There is a well known narrative in the older Scripture about a man in a den of lions; but the real significance back of the account is revealed by the story of an angel. On page 581 of Science and Health we read this definition of angels: "God's thoughts passing to man; spiritual intuitions, pure and perfect; the inspiration of goodness, purity, and immortality, counteracting all evil, sensuality, and mortality."

It is helpful in reviewing the narrative of Daniel to keep this definition in mind. We are all familiar with the historic facts concerning the prophet; how he stood almost alone for God at a corrupt court in an idolatrous nation; how his spiritual wisdom and goodness had won him repeated recognition; and how finally he had been placed in the very highest positions of trust by three successive kings. We recall too that while peace and steadfastness abode with him in his daily round of responsible duties, there were far different mental companions dwelling with the sin-loving courtiers about him. To their sensual, idolatrous minds this simple, wise, spiritual man of many honors was no doubt a thorn in the flesh, and his humility and purity the source of much ridicule. Defrauded as they no doubt thought themselves by his exalted position, rebuked by his goodness, their mental companions were jealousy, hatred, and intrigue. So before long there happened what always happens when evil thoughts are entertained,—they ripened into action.

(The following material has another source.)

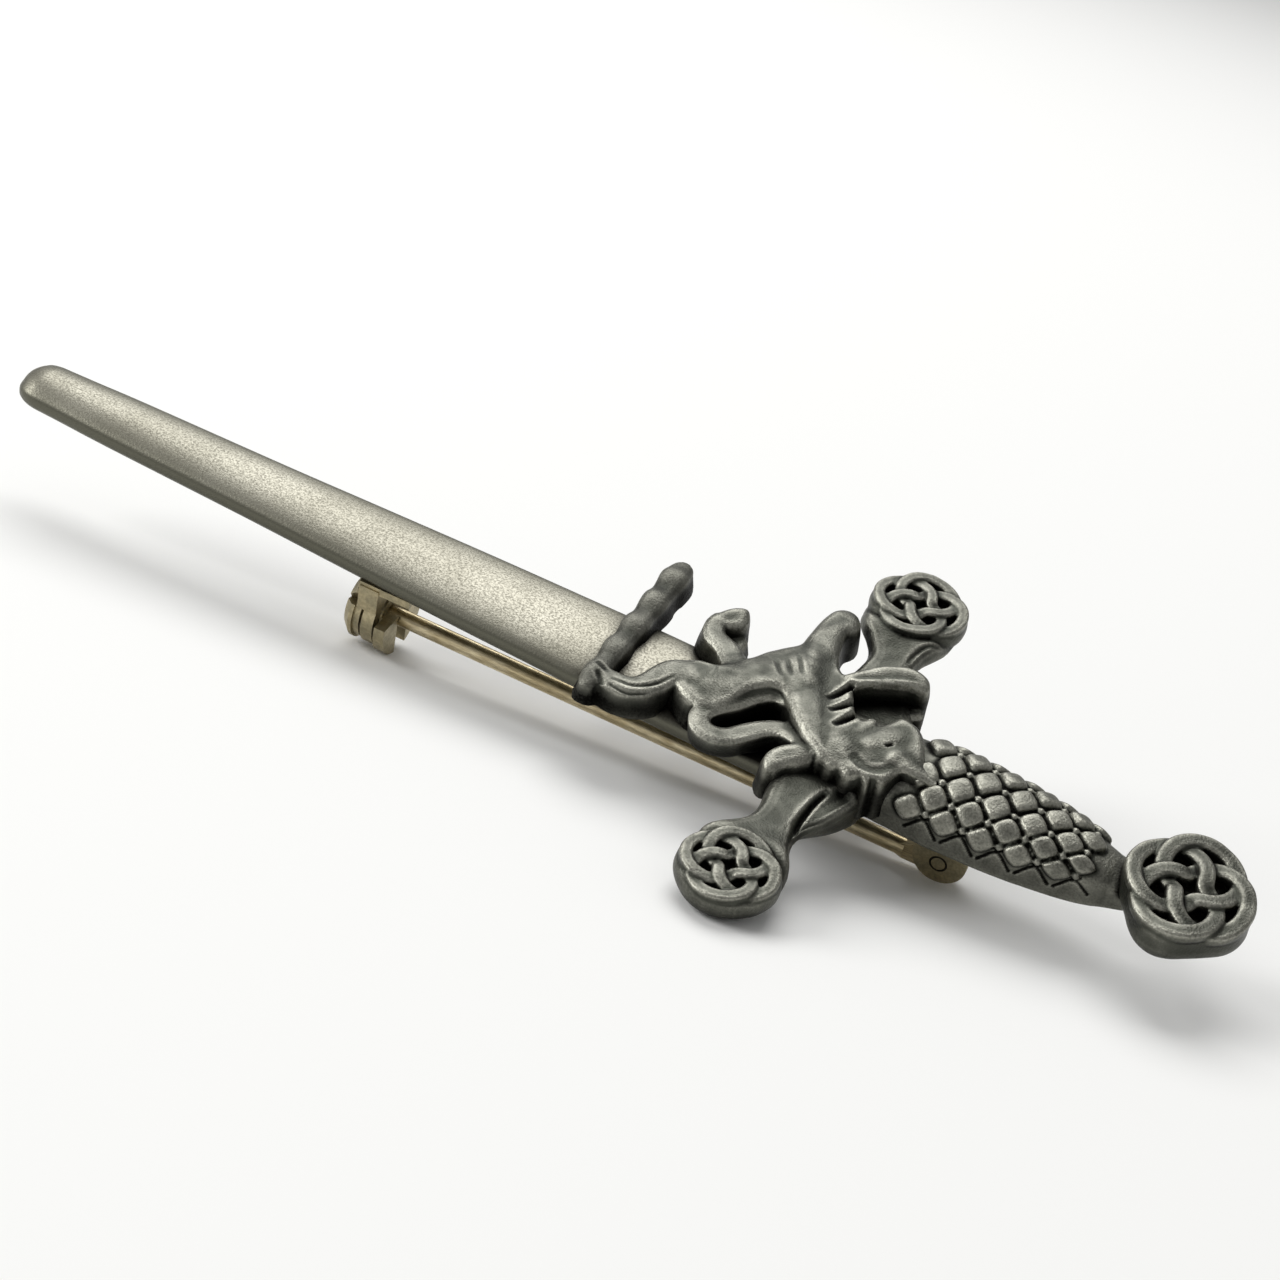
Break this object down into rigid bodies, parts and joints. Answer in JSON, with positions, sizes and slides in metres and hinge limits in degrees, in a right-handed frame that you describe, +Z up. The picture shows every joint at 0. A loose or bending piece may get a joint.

These princes therefore plotted against Daniel, plotted to reach him through what they regarded as his weakest, point,—namely, his loyalty to his God. We all know what followed; how Daniel's one friend, the king, mentally asleep, signed the decree making illegal, under penalty of the lions' den, any prayer offered to a god instead of himself; how Daniel went quietly about the Father's business, communing as usual thrice daily with his God; and how enemies, spying upon him, reported him to the now awakened king.